+++ DATA EXTRACT +++
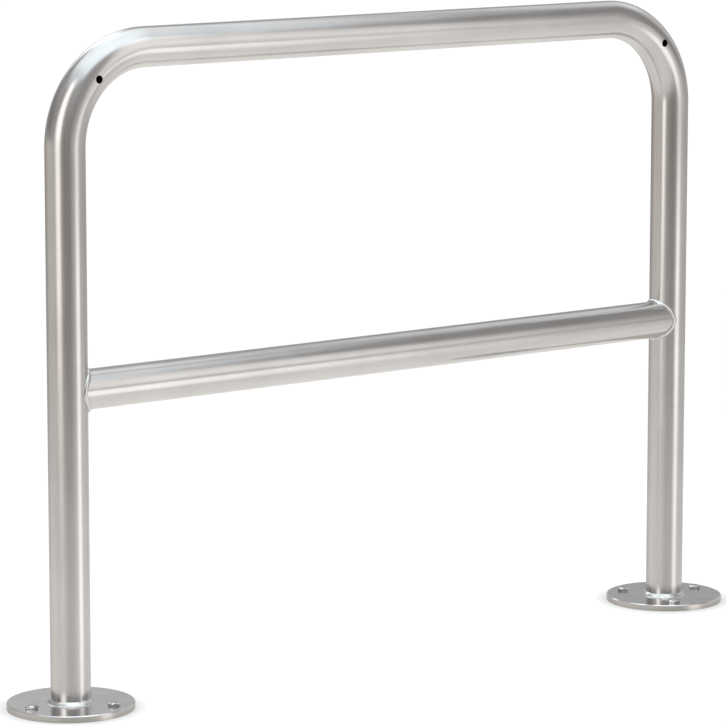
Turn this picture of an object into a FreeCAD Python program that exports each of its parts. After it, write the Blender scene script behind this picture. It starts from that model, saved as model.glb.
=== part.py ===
import FreeCAD, Part
import math
import os
import Sketcher

# Hoop barrier: one bent tube on two base plates, a mid rail coped and welded between its legs,
# and three anchor bolts in each plate. Millimetres, +Z up, X along the barrier, -Y its front.
# The origin lies on the ground, midway between the two legs.

SIZES = [
    ("overall_height", 1000, "ground to the top of the hoop"),
    ("post_spacing", 1200, "between the centre lines of the two legs"),
    ("tube_diameter", 60, "outside of the hoop and of the mid rail"),
    ("tube_wall", 2, "wall of both tubes"),
    ("bend_radius", 140, "centre line of the hoop's two bends"),
    ("mid_rail_height", 473, "ground to the centre line of the mid rail"),
    ("cope_gap", 0.2, "clearance of the coped rail end to the leg"),
    ("cope_oversize", 3, "added to the leg's radius for the cope, which takes off the thin tips"),
    ("vent_diameter", 12, "drilled in the front wall of each bend"),
    ("vent_angle", 45, "where on the bend the vent lies, in degrees"),
    ("plate_diameter", 190, "base plate"),
    ("plate_thickness", 10, "base plate"),
    ("plate_chamfer", 1, "broken top edge of the base plate"),
    ("bolts_per_plate", 3, "evenly spaced, the first one outward"),
    ("bolt_edge_distance", 25, "bolt centre line in from the plate's edge"),
    ("bolt_diameter", 12, "shank of the anchor bolt"),
    ("bolt_hole_clearance", 1.5, "added to the shank for the hole"),
    ("bolt_flats", 18, "across the flats of the head"),
    ("bolt_head_height", 5, "head above the plate"),
    ("bolt_top_share", 0.78, "flat circle on the head, as a share of the flats"),
    ("bolt_top_slope", 30, "bevel round the top of the head, in degrees"),
    ("foot_weld_leg", 5, "fillet between a leg and its plate"),
    ("rail_weld_leg", 3.5, "bead between the mid rail and a leg"),
]

LEFT = -1
RIGHT = 1

doc = FreeCAD.newDocument("barrier")
sheet = doc.addObject("Spreadsheet::Sheet", "sizes")
for row, (alias, value, note) in enumerate(SIZES, start=1):
    sheet.set(f"A{row}", alias)
    sheet.set(f"B{row}", str(value))
    sheet.set(f"C{row}", note)
    sheet.setAlias(f"B{row}", alias)
doc.recompute()

TUBE_RADIUS = "sizes.tube_diameter / 2"
TUBE_BORE_RADIUS = "sizes.tube_diameter / 2 - sizes.tube_wall"
HALF_SPACING = "sizes.post_spacing / 2"
TOP_CENTRE_HEIGHT = "sizes.overall_height - sizes.tube_diameter / 2"
COPE_RADIUS = "(sizes.tube_diameter / 2 + sizes.cope_oversize)"
COPE_SETBACK = "(sizes.cope_oversize - sizes.cope_gap)"
BOLT_CIRCLE_RADIUS = "(sizes.plate_diameter / 2 - sizes.bolt_edge_distance)"


def value_of(expression):
    return float(sheet.evalExpression(expression))


def origin_feature(body, role):
    return next(item for item in body.Origin.OriginFeatures if item.Role == role)


def new_body(name):
    body = doc.addObject("PartDesign::Body", name)
    body.Label = name
    return body


def place(piece, x, y="0", z="0", turn="0"):
    piece.Placement = FreeCAD.Placement(FreeCAD.Vector(), FreeCAD.Rotation(FreeCAD.Vector(0, 0, 1), 0))
    piece.setExpression("Placement.Base.x", x)
    piece.setExpression("Placement.Base.y", y)
    piece.setExpression("Placement.Base.z", z)
    piece.setExpression("Placement.Rotation.Angle", turn)


def new_sketch(body, name, plane_role):
    sketch = body.newObject("Sketcher::SketchObject", name)
    sketch.AttachmentSupport = [(origin_feature(body, plane_role), "")]
    sketch.MapMode = "FlatFace"
    return sketch


def drive(sketch, constraint, name, expression):
    index = sketch.addConstraint(constraint)
    sketch.renameConstraint(index, name)
    sketch.setExpression(f"Constraints.{name}", expression)


def pin_point(sketch, geometry, end, name, x, y):
    """Hold one point of the sketch at x, y, both given as expressions."""
    at_x = Sketcher.Constraint("DistanceX", -1, 1, geometry, end, value_of(x))
    at_y = Sketcher.Constraint("DistanceY", -1, 1, geometry, end, value_of(y))
    drive(sketch, at_x, name + "_x", x)
    drive(sketch, at_y, name + "_y", y)


def add_circle(sketch, name, radius, x="0", y="0", construction=False):
    centre = FreeCAD.Vector(value_of(x), value_of(y), 0)
    circle = Part.Circle(centre, FreeCAD.Vector(0, 0, 1), value_of(radius))
    index = sketch.addGeometry(circle, construction)
    if x == "0" and y == "0":
        sketch.addConstraint(Sketcher.Constraint("Coincident", index, 3, -1, 1))
    else:
        pin_point(sketch, index, 3, name, x, y)
    drive(sketch, Sketcher.Constraint("Radius", index, value_of(radius)), name + "_radius", radius)
    return index


def add_outline(sketch, corners):
    """Closed outline of straight edges through corners given as expressions."""
    points = [FreeCAD.Vector(value_of(x), value_of(y), 0) for x, y in corners]
    count = len(points)
    lines = []
    for i in range(count):
        lines.append(sketch.addGeometry(Part.LineSegment(points[i], points[(i + 1) % count])))
    for i in range(count):
        sketch.addConstraint(Sketcher.Constraint("Coincident", lines[i], 2, lines[(i + 1) % count], 1))
    for i, (x, y) in enumerate(corners):
        pin_point(sketch, lines[i], 1, f"corner_{i}", x, y)


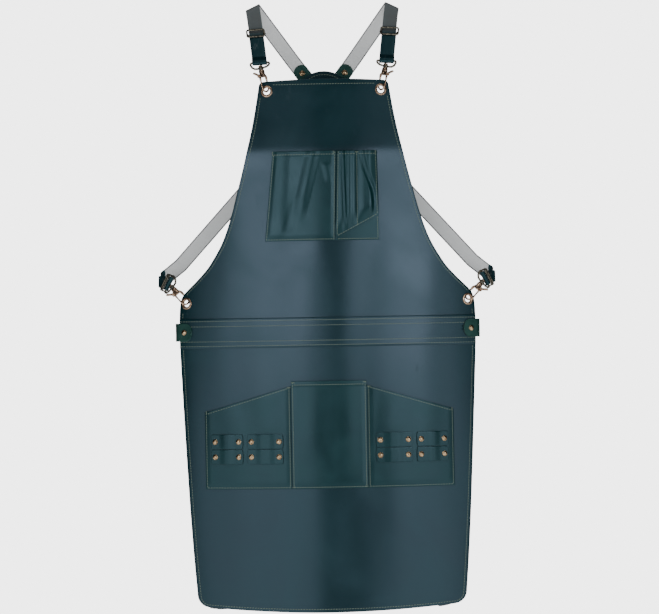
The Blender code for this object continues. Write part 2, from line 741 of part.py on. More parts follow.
def make_hook(name, clip, side):
    frame = hook_frame(clip, side)
    body = ((0, 0.0446), (0.0026, 0.0446), (0.0032, 0.0440), (0.0032, 0.0433), (0.0018, 0.0433),
            (0.0018, 0.0377), (0.0034, 0.0377), (0.0044, 0.0355), (0.0044, 0.0285),
            (0.0026, 0.0254), (0, 0.0248))
    hook = turned(name, body, frame)
    turn_height = HOOK_HALF - 0.0006
    bow = [(-0.0010, 0.0305), (-0.0045, 0.0282), (-HOOK_HALF, 0.0245)]
    for step in range(9):
        angle = math.pi * step / 8
        bow.append((-HOOK_HALF * math.cos(angle), turn_height - HOOK_HALF * math.sin(angle)))
    bow.append((HOOK_HALF, 0.0118))
    others = [wire("bow", placed(frame, [(x, 0, z) for x, z in bow]), HOOK_RADIUS)]
    for cheek in (-1, 1):
        near, far = sorted((cheek * 0.0022, cheek * 0.0033))
        others.append(box("cheek", (0.0012, near, 0.0256), (0.0090, far, 0.0300), frame))
    across = frame @ Matrix.Translation((HOOK_HALF, 0, GATE_PIVOT)) @ Matrix.Rotation(
        math.radians(90), 4, "X")
    others.append(cylinder("pin", 0.0009, -0.0032, 0.0032, across, sides=8))
    hook = combine(hook, others, "UNION")
    set_origin(hook, frame.translation)


def make_gate(name, clip, side):
    frame = hook_frame(clip, side)
    pivot = frame @ Matrix.Translation((HOOK_HALF, 0, GATE_PIVOT))
    across = pivot @ Matrix.Rotation(math.radians(90), 4, "X")
    hub = cylinder(name, 0.0021, -0.0018, 0.0018, across, sides=12)
    bar = wire("bar", placed(pivot, [(0, 0, -0.0010), (0, 0, 0.0122 - GATE_PIVOT)]), 0.0014)
    lever = box("lever", (0.0010, -0.0017, -0.0008), (0.0135, 0.0017, 0.0008),
                pivot @ Matrix.Rotation(math.radians(-25), 4, "Y"))
    gate = combine(hub, [bar, lever], "UNION")
    gate = combine(gate, [cylinder("bore", 0.0013, -0.01, 0.01, across, sides=10)], "DIFFERENCE")
    set_origin(gate, pivot.translation)


def main():
    make_bib()
    make_skirt()
    make_waistband()
    make_chest_pocket()
    make_pen_pocket()
    make_centre_pocket()
    make_patch()
    clips = {"shoulder": Clip("bib", math.radians(12.5), math.radians(10),
                              FOLD + Vector((0, -FOLD_HALF, 0))),
             "waist": Clip("waist", math.radians(46), math.radians(-15),
                           WAIST_RUN)}
    for name, side in (("left", -1), ("right", 1)):
        make_side_pocket(name, side)
        for row in LOOP_ROWS:
            make_loop_rivets(name, side, row)
            for column in LOOP_RIVETS:
                make_loop(name, side, row, column)
        make_side_tab(name, side)
        for place, spot in GROMMETS.items():
            make_grommet(f"{place}_grommet_{name}", side, spot)
        for place, aim in (("shoulder", SHOULDER_AIM), ("waist", WAIST_AIM)):
            make_strap_tab(f"{place}_{name}", aim, side)
        make_strap(f"shoulder_strap_{name}", clips["shoulder"], shoulder_route, side)
        make_strap(f"waist_strap_{name}", clips["waist"], waist_route, side)
        for place, clip in clips.items():
            make_slider(f"{place}_slider_{name}", clip, side, SLIDER_AT[place])
            make_d_loop(f"{place}_d_loop_{name}", clip, side)
            make_hook(f"{place}_hook_{name}", clip, side)
            make_gate(f"{place}_gate_{name}", clip, side)


PARTS, CUTTERS = start_scene()
main()
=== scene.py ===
import math
import random

import bpy
from mathutils import Matrix, Vector


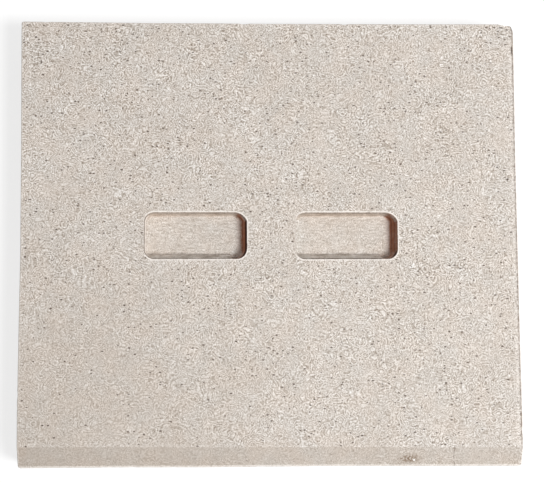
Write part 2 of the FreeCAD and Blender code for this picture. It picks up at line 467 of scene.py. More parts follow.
+++
TASK GOAL: Starting at the line that contains "make_side_tab(name, side)", output each remaining line of the listing, the last line included, exactly as it appears.

RESULT OF THE TASK:
        make_side_tab(name, side)
        for place, spot in GROMMETS.items():
            make_grommet(f"{place}_grommet_{name}", side, spot)
        for place, aim in (("shoulder", SHOULDER_AIM), ("waist", WAIST_AIM)):
            make_strap_tab(f"{place}_{name}", aim, side)
        make_strap(f"shoulder_strap_{name}", clips["shoulder"], shoulder_route, side)
        make_strap(f"waist_strap_{name}", clips["waist"], waist_route, side)
        for place, clip in clips.items():
            make_slider(f"{place}_slider_{name}", clip, side, SLIDER_AT[place])
            make_d_loop(f"{place}_d_loop_{name}", clip, side)
            make_hook(f"{place}_hook_{name}", clip, side)
            make_gate(f"{place}_gate_{name}", clip, side)


PARTS, CUTTERS = start_scene()
main()
=== scene.py ===
import math
import random

import bpy
from mathutils import Matrix, Vector


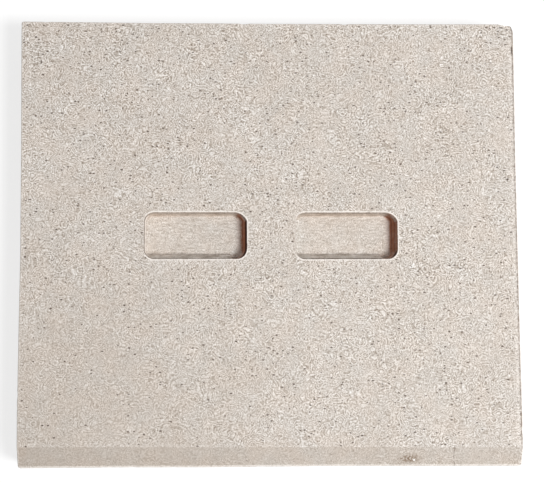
Write part 2 of the FreeCAD and Blender code for this picture. It picks up at line 467 of scene.py. More parts follow.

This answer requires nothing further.